An Afghan cleric reads the holy Koran over the grave of a civilian during a burial ceremony.

Omar Sobhani /

Reuters

Both U.S. negotiators and the Taliban have reported progress after eight rounds of talks since late last year.

Trump has made no secret of his desire for a U.S. pullout from Afghanistan and an end to America’s longest war.

But there are concerns among Afghan officials and U.S. national security aides that Afghanistan could be plunged into a new civil war that could herald a return of Taliban rule and international militants, including ISIL, finding a refuge.

Success here will put Afghans in a much stronger position to defeat ISIS

Afghan government officials also fear that a Taliban pact could drive some die-hard Taliban fighters into the arms of Islamic State.

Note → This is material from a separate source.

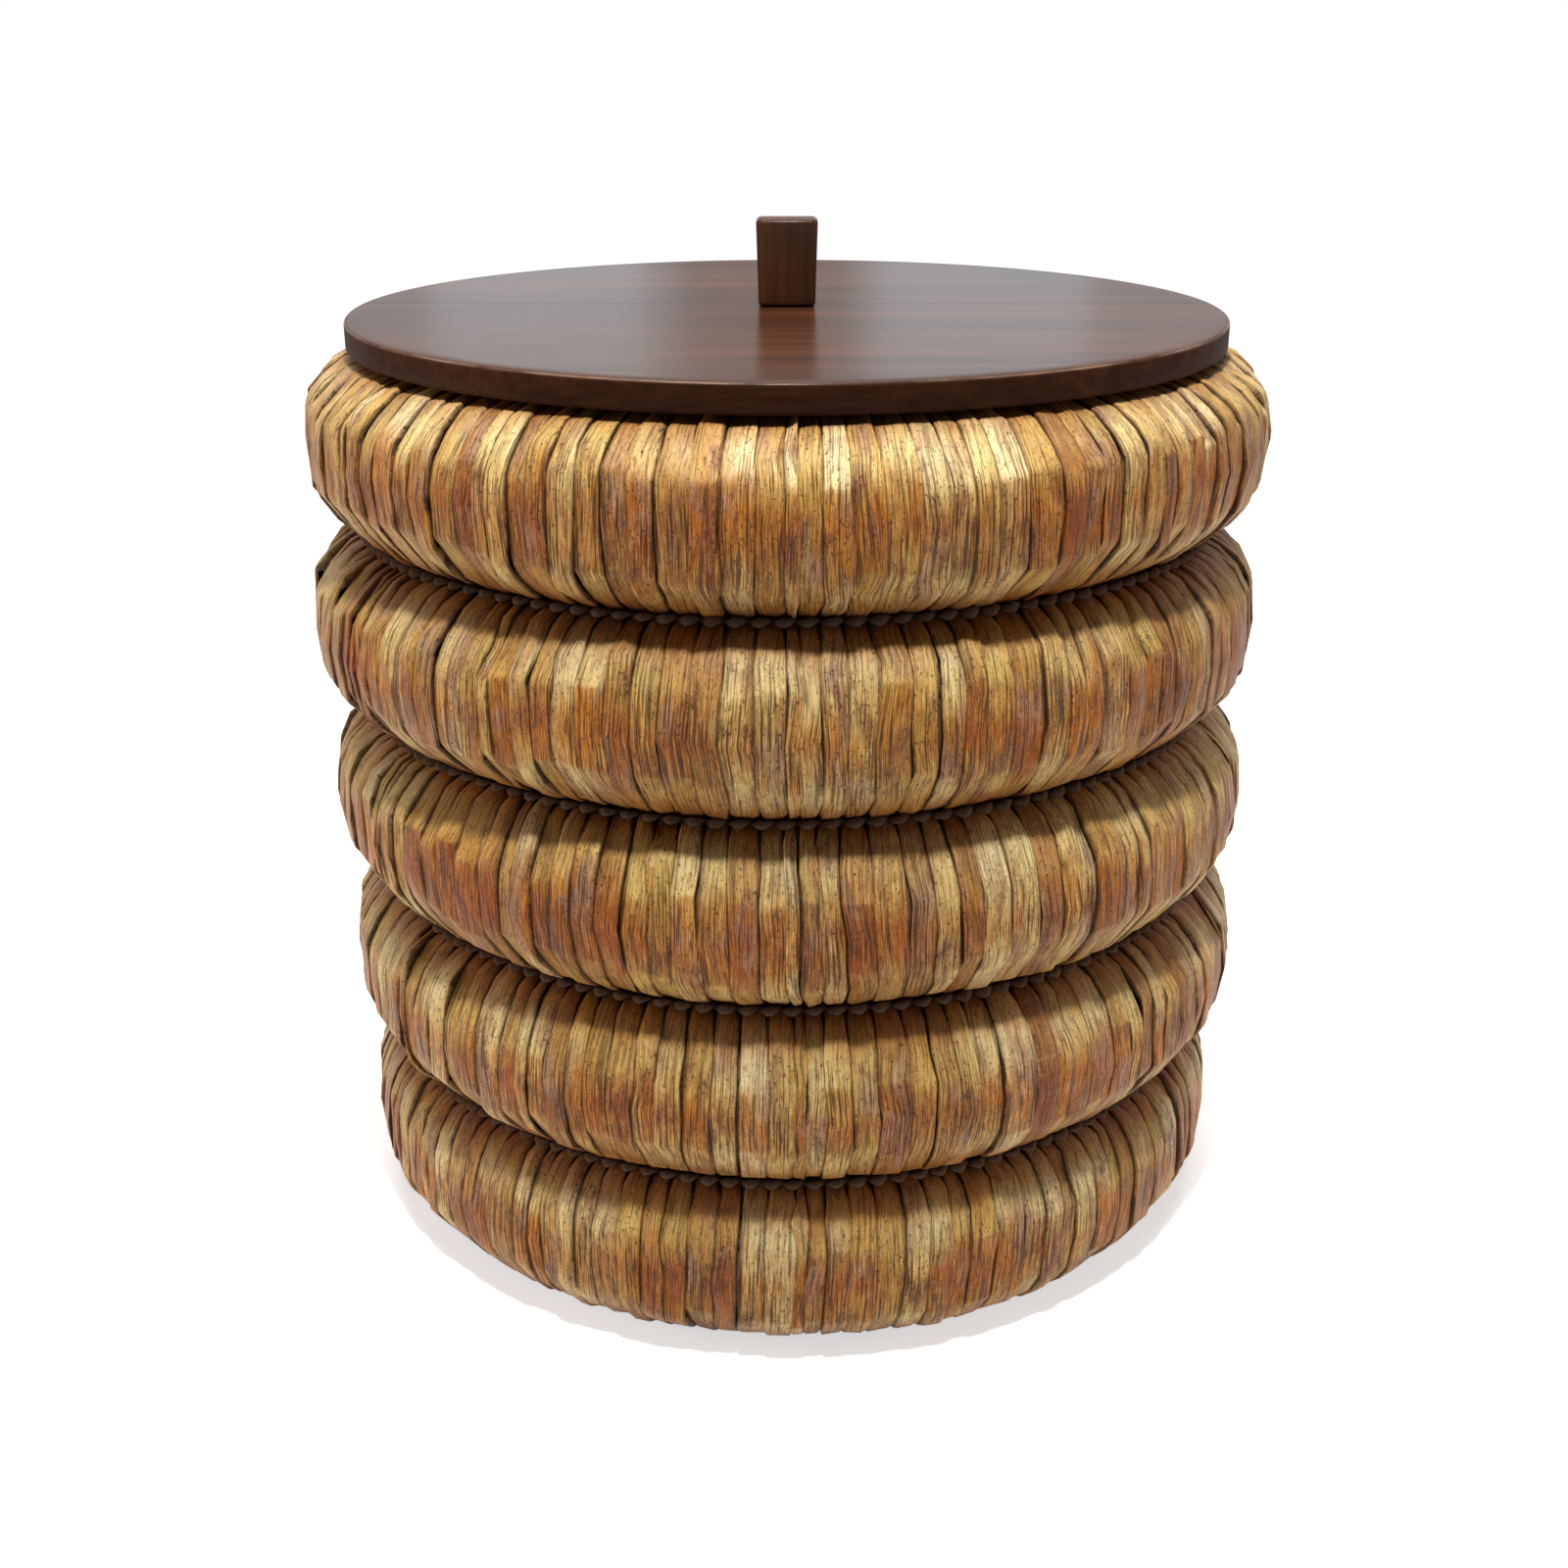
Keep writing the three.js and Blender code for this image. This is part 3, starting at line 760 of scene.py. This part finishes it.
def lid_boards(material):
    """The two boards: the disc, cut at the glue joint with a hair's gap between them."""
    joint = (boxes["lid_front_board"][1].y + boxes["lid_rear_board"][0].y) / 2
    points, faces, wear = lid_disc()
    for node, side in (("lid_front_board", -1), ("lid_rear_board", 1)):
        piece = new_piece(f"walnut_{node}", points, faces, material, sharp_angle=40)
        set_point_values(piece, "wear", "FLOAT", wear)
        solid = bmesh.new()
        solid.from_mesh(piece.data)
        cut = bmesh.ops.bisect_plane(
            solid,
            geom=[*solid.verts, *solid.edges, *solid.faces],
            plane_co=(0, joint + side * board_gap / 2, 0),
            plane_no=(0, -side, 0),
            clear_outer=True,
        )
        outline = [part for part in cut["geom_cut"] if isinstance(part, bmesh.types.BMEdge)]
        bmesh.ops.contextual_create(solid, geom=outline)
        bmesh.ops.recalc_face_normals(solid, faces=solid.faces)
        solid.to_mesh(piece.data)
        solid.free()
        piece.data.set_sharp_from_angle(angle=math.radians(40))
        enter(piece, "lid", "walnut_lacquer", node)


def lid_wood(peg_material, batten_material):
    """The peg handle and the two battens."""
    node = "lid_handle"
    foot = foot_place(node)
    peg = rounded_block("peg_handle", node, foot, 3.2 * mm, 2.2 * mm, peg_material, peg_foot_scale)
    enter(peg, "lid", "walnut_lacquer", node)
    for side in ("left", "right"):
        node = f"lid_batten_{side}"
        foot = foot_place(node)
        batten = rounded_block(f"batten_{side}", node, foot, 2.5 * mm, 2 * mm, batten_material)
        enter(batten, "lid", "walnut_lacquer", node)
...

Under the expected deal, the Taliban, in exchange for a U.S. commitment to withdraw, would guarantee that Afghanistan would not be a sanctuary for militants to expand and plot new attacks.

The United States also wants a Taliban commitment to hold power-sharing talks with the government and announce a ceasefire. The Taliban has refused to talk to the government.

Khalilzad said the peace process had to be accelerated, in particular the intra-Afghan talks.

“Success here will put Afghans in a much stronger position to defeat ISIS,” he tweeted, referring to Islamic State.